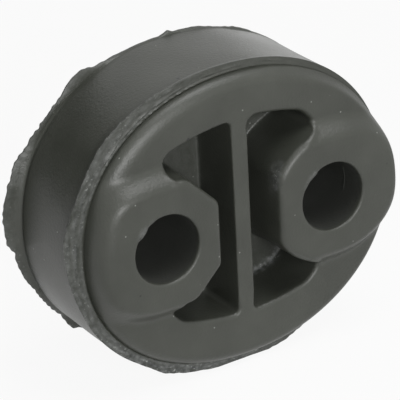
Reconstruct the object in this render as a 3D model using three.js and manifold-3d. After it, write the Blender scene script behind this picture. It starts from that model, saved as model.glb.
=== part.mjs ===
// Exhaust hanger rubber: one solid moulding with two bores for the hanger rods.
//
// Millimetres. X runs along the line through both bores, Y runs from the front
// face to the rear face, Z is up. The moulding stands on its long side, as it
// does on a bench, with Z = 0 at the surface under it.

import * as THREE from "three";
import { mergeVertices, toCreasedNormals } from "three/addons/utils/BufferGeometryUtils.js";
import Module from "manifold-3d";

const wasm = await Module();
wasm.setup();

// Sizes of the moulding.
const DEPTH = 27;                 // front land to rear land, the length of a bore
const BORE_RADIUS = 6;            // grips a 12 mm hanger rod
const BORE_SPACING = 32.4;        // between the two bore lines
const BORE_LEAD = 0.5;            // rounded lead-in at each mouth of a bore
const CAP_HALF_WIDTH = 29.4;      // oval of the front and rear caps
const CAP_HALF_HEIGHT = 25.6;
const CAP_CENTRE_X = 0.2;         // the oval reaches a little further to the right
const OVAL_POWER = 2.11;          // a little fuller than an ellipse
const OVAL_DROP = 0.5;            // the oval's centre lies this far below the bore line
const CAP_ROUND = 1.9;            // soft outer edge of a cap
const LAND_STEP = 2.7;            // the lands stand this far proud of the ring
const LAND_ROUND = 1;             // outer edge of a land
const LAND_HALF_HEIGHT = 11.1;    // flat sides of the bosses, level with the lands' edges
const LAND_REACH = 13.2;          // from a bore's middle to the rounded end of its land
const LAND_POWER = 2.6;           // that end is a little fuller than round
const LAND_SOFTEN = 2.4;          // the land runs down to the ring over this width
const LAND_RISE = 0.25;           // share of that width inside the land's outline
const LEDGE_DEPTH = 4.9;          // from the land to the mould's parting line
const LEDGE_WIDTH = 1.2;          // the side wall stands outside the caps by this much
const SHIFT_X = -1.2;             // the side wall was moulded off centre from the caps
const SHIFT_Z = 0.4;

// The two bosses inside the ring.
const BOSS_TO_MIDDLE = 5.8;       // from the web's middle to a boss's flat end
const BOSS_CHAMFER = 5.5;         // the cut corners of a boss
const BOSS_EDGE = 0.7;            // rounded front edge of a boss
const BOSS_CORNER = 3.5;          // rounded corner between a boss's flats

// The window inside the ring, the web across it and the skin that closes it.
const WEB_THICKNESS = 3.1;
const WEB_EDGE = 0.35;
const WEB_FILLET = 1.5;           // where the web runs into the ring
const WINDOW_HALF_WIDTH = 14.1;
const WINDOW_HALF_HEIGHT = 17.3;
const WINDOW_BOW = 42;            // radius of its top and bottom edges
const WINDOW_CORNER = 2.6;
const WINDOW_LIP = 0.8;           // rounded mouth of the window
const SKIN_THICKNESS = 0.9;       // thin skin left where the two mould cores met

// Flash squeezed out at the two parting lines. It is widest at the left end.
const FLASH_THICKNESS = 0.7;
const FRONT_FLASH_LEFT = 1.2;
const REAR_FLASH_LEFT = 3.4;
const REAR_FLASH_TOP = 0.9;
const FLASH_BELOW = 0.4;          // the moulding rests on both flash lines

// Facet counts.
const OVAL_STEPS = 72;
const BORE_STEPS = 36;
const LAND_STEPS = 12;
const ROUND_STEPS = 3;
const CORNER_STEPS = 4;
const BOW_STEPS = 8;
const SOFT_STEPS = 6;
const WELD = 1e-5;
const LEAST_FILLET = 0.2;         // kept where a changed size leaves less room
const THROUGH = 1;                // a cutter runs past the face it opens by this much

// Sizes that follow from the ones above.
const midDepth = DEPTH / 2;
const wallHalfWidth = CAP_HALF_WIDTH + LEDGE_WIDTH;
const wallHalfHeight = CAP_HALF_HEIGHT + LEDGE_WIDTH;
const wallCentreX = CAP_CENTRE_X + SHIFT_X;
const wallCentreZ = SHIFT_Z - OVAL_DROP;

const toManifold = (geometry) => {
  geometry.deleteAttribute("normal");
  geometry.deleteAttribute("uv");
  const merged = mergeVertices(geometry, WELD);
  return new wasm.Manifold(new wasm.Mesh({
    numProp: 3,
    vertProperties: new Float32Array(merged.attributes.position.array),
    triVerts: new Uint32Array(merged.index.array),
  }));
};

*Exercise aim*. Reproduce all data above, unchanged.

*Result of the task*.
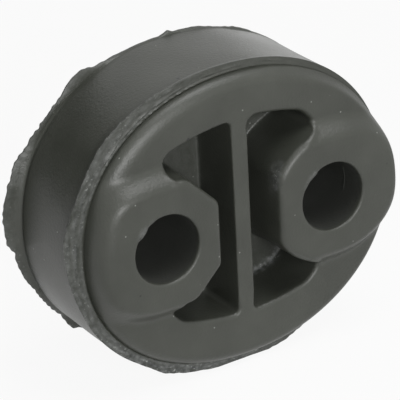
Reconstruct the object in this render as a 3D model using three.js and manifold-3d. After it, write the Blender scene script behind this picture. It starts from that model, saved as model.glb.
=== part.mjs ===
// Exhaust hanger rubber: one solid moulding with two bores for the hanger rods.
//
// Millimetres. X runs along the line through both bores, Y runs from the front
// face to the rear face, Z is up. The moulding stands on its long side, as it
// does on a bench, with Z = 0 at the surface under it.

import * as THREE from "three";
import { mergeVertices, toCreasedNormals } from "three/addons/utils/BufferGeometryUtils.js";
import Module from "manifold-3d";

const wasm = await Module();
wasm.setup();

// Sizes of the moulding.
const DEPTH = 27;                 // front land to rear land, the length of a bore
const BORE_RADIUS = 6;            // grips a 12 mm hanger rod
const BORE_SPACING = 32.4;        // between the two bore lines
const BORE_LEAD = 0.5;            // rounded lead-in at each mouth of a bore
const CAP_HALF_WIDTH = 29.4;      // oval of the front and rear caps
const CAP_HALF_HEIGHT = 25.6;
const CAP_CENTRE_X = 0.2;         // the oval reaches a little further to the right
const OVAL_POWER = 2.11;          // a little fuller than an ellipse
const OVAL_DROP = 0.5;            // the oval's centre lies this far below the bore line
const CAP_ROUND = 1.9;            // soft outer edge of a cap
const LAND_STEP = 2.7;            // the lands stand this far proud of the ring
const LAND_ROUND = 1;             // outer edge of a land
const LAND_HALF_HEIGHT = 11.1;    // flat sides of the bosses, level with the lands' edges
const LAND_REACH = 13.2;          // from a bore's middle to the rounded end of its land
const LAND_POWER = 2.6;           // that end is a little fuller than round
const LAND_SOFTEN = 2.4;          // the land runs down to the ring over this width
const LAND_RISE = 0.25;           // share of that width inside the land's outline
const LEDGE_DEPTH = 4.9;          // from the land to the mould's parting line
const LEDGE_WIDTH = 1.2;          // the side wall stands outside the caps by this much
const SHIFT_X = -1.2;             // the side wall was moulded off centre from the caps
const SHIFT_Z = 0.4;

// The two bosses inside the ring.
const BOSS_TO_MIDDLE = 5.8;       // from the web's middle to a boss's flat end
const BOSS_CHAMFER = 5.5;         // the cut corners of a boss
const BOSS_EDGE = 0.7;            // rounded front edge of a boss
const BOSS_CORNER = 3.5;          // rounded corner between a boss's flats

// The window inside the ring, the web across it and the skin that closes it.
const WEB_THICKNESS = 3.1;
const WEB_EDGE = 0.35;
const WEB_FILLET = 1.5;           // where the web runs into the ring
const WINDOW_HALF_WIDTH = 14.1;
const WINDOW_HALF_HEIGHT = 17.3;
const WINDOW_BOW = 42;            // radius of its top and bottom edges
const WINDOW_CORNER = 2.6;
const WINDOW_LIP = 0.8;           // rounded mouth of the window
const SKIN_THICKNESS = 0.9;       // thin skin left where the two mould cores met

// Flash squeezed out at the two parting lines. It is widest at the left end.
const FLASH_THICKNESS = 0.7;
const FRONT_FLASH_LEFT = 1.2;
const REAR_FLASH_LEFT = 3.4;
const REAR_FLASH_TOP = 0.9;
const FLASH_BELOW = 0.4;          // the moulding rests on both flash lines

// Facet counts.
const OVAL_STEPS = 72;
const BORE_STEPS = 36;
const LAND_STEPS = 12;
const ROUND_STEPS = 3;
const CORNER_STEPS = 4;
const BOW_STEPS = 8;
const SOFT_STEPS = 6;
const WELD = 1e-5;
const LEAST_FILLET = 0.2;         // kept where a changed size leaves less room
const THROUGH = 1;                // a cutter runs past the face it opens by this much

// Sizes that follow from the ones above.
const midDepth = DEPTH / 2;
const wallHalfWidth = CAP_HALF_WIDTH + LEDGE_WIDTH;
const wallHalfHeight = CAP_HALF_HEIGHT + LEDGE_WIDTH;
const wallCentreX = CAP_CENTRE_X + SHIFT_X;
const wallCentreZ = SHIFT_Z - OVAL_DROP;

const toManifold = (geometry) => {
  geometry.deleteAttribute("normal");
  geometry.deleteAttribute("uv");
  const merged = mergeVertices(geometry, WELD);
  return new wasm.Manifold(new wasm.Mesh({
    numProp: 3,
    vertProperties: new Float32Array(merged.attributes.position.array),
    triVerts: new Uint32Array(merged.index.array),
  }));
};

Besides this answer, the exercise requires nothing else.